You had to sandblast the insulation out of the tip of the stock to expose the two electrodes inside. And now you had to weld them together. To work, a thermocouple joins two dissimilar metals at one end, sticks that end in the nasty spot full of incredible hotness, and you measure the tiny voltage at the other end with a meter to tell the temperature. The operative term here is: dissimilar.

It’s hard as hell to weld identical metals together properly. Welding dissimilar metals is impossible. You do it, but I stand behind the word: it’s impossible.

It becomes possible because if you falter once, you will be immediately fired and the other 135 guys that got passed over get their shot. It’s possible because if you tarry on the only tower, the other ten guys waiting to do their work while you fumble around will meet you outside after work, and they don’t knit for a hobby.

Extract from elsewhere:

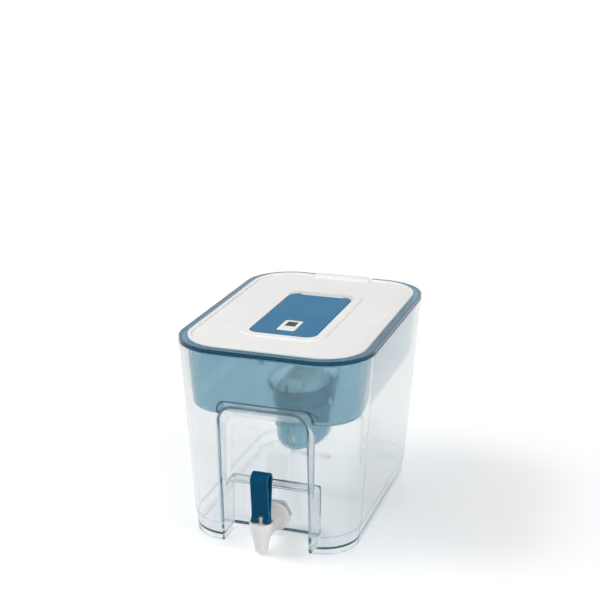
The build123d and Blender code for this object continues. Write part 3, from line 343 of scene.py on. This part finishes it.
WEARS = {
    "clear_plastic": ["tank_body"],
    "tap_white": ["tap_body", "tap_lock_nut", "tap_bonnet", "valve_stem"],
    "white_plastic": ["lid_body"],
    "cartridge_white": ["cartridge_shell"],
    "cap_white": ["cartridge_cap"],
    "grey_rubber": ["tap_outer_gasket", "tap_inner_gasket", "valve_seal"],
    "pin_steel": ["lever_pin"],
    "lever_blue": ["tap_lever"],
    "funnel_blue": ["funnel_body"],
    "flap_blue": ["refill_flap", "indicator_cover"],
    "media": ["filter_media"],
    "screen_mesh": ["upper_screen", "outlet_screens"],
    "label_white": ["indicator_case", "indicator_button"],
    "display_dark": ["indicator_display"],
    "board_green": ["indicator_board"],
    "battery_steel": ["indicator_battery"],
}


def give(piece, finish):
    """Covers a piece in one finish."""
    piece.data.materials.clear()
    piece.data.materials.append(FINISHES[finish])
    for polygon in piece.data.polygons:
        polygon.material_index = 0


for finish_name, node_names in WEARS.items():
    for node_name in node_names:
        give(nodes[node_name], finish_name)


# ------------------------------------------------------------------ modelling
TANK_Y = 3.2    # the middle of the tank's footprint, in millimetres
HAIR = 0.01    # places nearer than this count as one
SHARP = radians(35)
ROUNDED = 1    # the material slot that tells rounded edges from the faces they join


def start_piece(name):
    """An empty mesh at the origin, open in edit mode."""
    bpy.ops.object.select_all(action="DESELECT")
    piece = bpy.data.objects.new(name, bpy.data.meshes.new(name))
    bpy.context.scene.collection.objects.link(piece)
    bpy.context.view_layer.objects.active = piece
    piece.select_set(True)
    bpy.ops.object.mode_set(mode="EDIT")
    return piece


def close_piece():
    """Turns the faces outwards and leaves edit mode."""
    bpy.ops.mesh.select_all(action="SELECT")
    bpy.ops.mesh.normals_make_consistent(inside=False)
    bpy.ops.object.mode_set(mode="OBJECT")


def open_piece(piece):
    bpy.ops.object.select_all(action="DESELECT")
    bpy.context.view_layer.objects.active = piece
    piece.select_set(True)
    bpy.ops.object.mode_set(mode="EDIT")


def pick(piece, kind, wanted):
    """Selects only the vertices (verts), edges or faces that wanted holds for."""
    modes = {"verts": (True, False, False), "edges": (False, True, False), "faces": (False, False, True)}
    bpy.context.tool_settings.mesh_select_mode = modes[kind]
    bpy.ops.mesh.select_all(action="DESELECT")
    shape = bmesh.from_edit_mesh(piece.data)
    for part in getattr(shape, kind):
        if wanted(part):
            part.select_set(True)
    shape.select_flush_mode()
    bmesh.update_edit_mesh(piece.data)


def near(first, second, within=HAIR * MM):
    return abs(first - second) < within


def at(x, y, z):
    """A place given in millimetres from the middle of the tank's footprint."""
    return Vector((x, TANK_Y + y, z)) * MM


def flat_plate(width, height, middle, upright=False):
    """A plate added in edit mode. It lies level or stands facing the front."""
    turn = radians(90) if upright else 0
    bpy.ops.mesh.primitive_plane_add(size=1.0, location=middle, rotation=(turn, 0, 0))
    grow = (width * MM, 1, height * MM) if upright else (width * MM, height * MM, 1)
    bpy.ops.transform.resize(value=grow, center_override=middle)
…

You’ll lose the only job you can find twenty-five states away from the place of your birth and you won’t even have enough money to drive home to be poor there in the snowbanks.

So it’s not even possible. It’s downright easy.

(to be continued)

2 Responses

  1. I hope you were using a spot welder. That’s the only way to weld the usual thermocouple metals.

    The worst thermocouple I ever tried to weld was a micro-coax type. I eventually just gave up. You’d need a microscope and a fancy jig to do it.

  2. Yes, I did notice that ‘impossible’ tasks – especially in my case driving tasks – become ‘extremely facile’ in certain situations such as, and not limited to, impending death. Also mutilation and desolation and destitution also seem to work too.